Work to be completed: Go from the first line to the line with "makeContacts(start + contactFromTip, tongueBack" and return those lines verbatim, ends included.

- - - - - - -

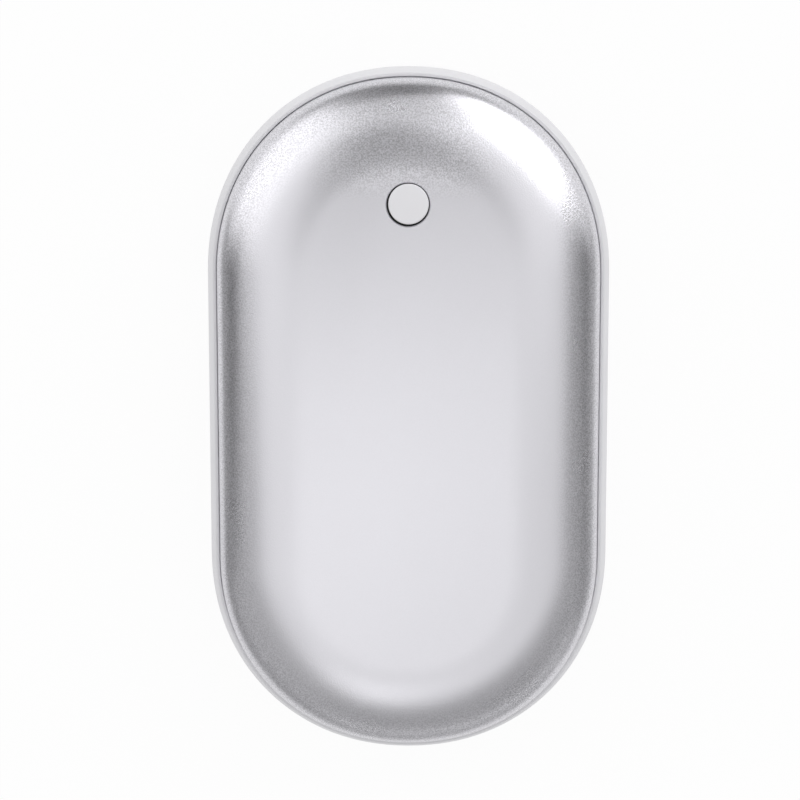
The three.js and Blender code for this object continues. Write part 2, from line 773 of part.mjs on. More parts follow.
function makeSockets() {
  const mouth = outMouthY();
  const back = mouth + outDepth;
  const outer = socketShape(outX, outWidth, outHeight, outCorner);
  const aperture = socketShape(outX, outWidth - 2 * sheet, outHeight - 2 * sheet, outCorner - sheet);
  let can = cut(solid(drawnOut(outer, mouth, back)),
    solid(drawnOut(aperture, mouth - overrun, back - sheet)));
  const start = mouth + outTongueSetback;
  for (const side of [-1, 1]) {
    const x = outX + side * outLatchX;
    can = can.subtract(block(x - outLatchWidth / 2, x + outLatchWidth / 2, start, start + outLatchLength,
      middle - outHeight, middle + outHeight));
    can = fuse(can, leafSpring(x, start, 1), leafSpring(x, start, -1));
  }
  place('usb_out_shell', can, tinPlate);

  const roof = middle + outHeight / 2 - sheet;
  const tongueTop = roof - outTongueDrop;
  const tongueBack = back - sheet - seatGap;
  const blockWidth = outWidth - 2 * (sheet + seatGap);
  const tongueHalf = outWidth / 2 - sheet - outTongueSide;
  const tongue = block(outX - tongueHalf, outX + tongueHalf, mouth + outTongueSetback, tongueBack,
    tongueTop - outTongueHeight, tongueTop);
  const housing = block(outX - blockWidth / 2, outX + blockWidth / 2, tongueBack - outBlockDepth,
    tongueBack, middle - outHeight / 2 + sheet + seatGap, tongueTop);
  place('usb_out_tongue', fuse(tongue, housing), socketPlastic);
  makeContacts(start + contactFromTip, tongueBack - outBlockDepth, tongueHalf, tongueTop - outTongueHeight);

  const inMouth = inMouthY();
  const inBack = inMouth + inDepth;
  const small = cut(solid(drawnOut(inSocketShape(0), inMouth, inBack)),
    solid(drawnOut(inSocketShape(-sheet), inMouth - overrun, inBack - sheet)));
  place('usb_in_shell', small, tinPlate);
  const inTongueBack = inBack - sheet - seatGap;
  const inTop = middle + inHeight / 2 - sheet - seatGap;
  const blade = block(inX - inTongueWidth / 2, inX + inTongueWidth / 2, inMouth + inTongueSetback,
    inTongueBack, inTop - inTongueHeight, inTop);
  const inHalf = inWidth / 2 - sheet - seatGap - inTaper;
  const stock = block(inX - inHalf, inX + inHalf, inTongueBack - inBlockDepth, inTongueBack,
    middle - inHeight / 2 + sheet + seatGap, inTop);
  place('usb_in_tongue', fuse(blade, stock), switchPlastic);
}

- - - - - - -

The completed task:
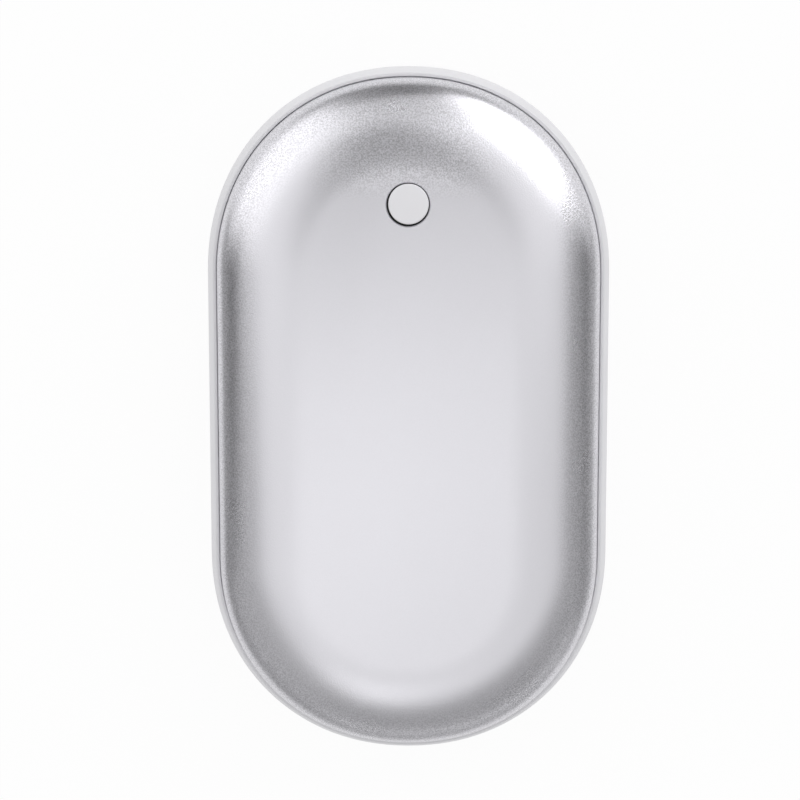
The three.js and Blender code for this object continues. Write part 2, from line 773 of part.mjs on. More parts follow.
function makeSockets() {
  const mouth = outMouthY();
  const back = mouth + outDepth;
  const outer = socketShape(outX, outWidth, outHeight, outCorner);
  const aperture = socketShape(outX, outWidth - 2 * sheet, outHeight - 2 * sheet, outCorner - sheet);
  let can = cut(solid(drawnOut(outer, mouth, back)),
    solid(drawnOut(aperture, mouth - overrun, back - sheet)));
  const start = mouth + outTongueSetback;
  for (const side of [-1, 1]) {
    const x = outX + side * outLatchX;
    can = can.subtract(block(x - outLatchWidth / 2, x + outLatchWidth / 2, start, start + outLatchLength,
      middle - outHeight, middle + outHeight));
    can = fuse(can, leafSpring(x, start, 1), leafSpring(x, start, -1));
  }
  place('usb_out_shell', can, tinPlate);

  const roof = middle + outHeight / 2 - sheet;
  const tongueTop = roof - outTongueDrop;
  const tongueBack = back - sheet - seatGap;
  const blockWidth = outWidth - 2 * (sheet + seatGap);
  const tongueHalf = outWidth / 2 - sheet - outTongueSide;
  const tongue = block(outX - tongueHalf, outX + tongueHalf, mouth + outTongueSetback, tongueBack,
    tongueTop - outTongueHeight, tongueTop);
  const housing = block(outX - blockWidth / 2, outX + blockWidth / 2, tongueBack - outBlockDepth,
    tongueBack, middle - outHeight / 2 + sheet + seatGap, tongueTop);
  place('usb_out_tongue', fuse(tongue, housing), socketPlastic);
  makeContacts(start + contactFromTip, tongueBack - outBlockDepth, tongueHalf, tongueTop - outTongueHeight);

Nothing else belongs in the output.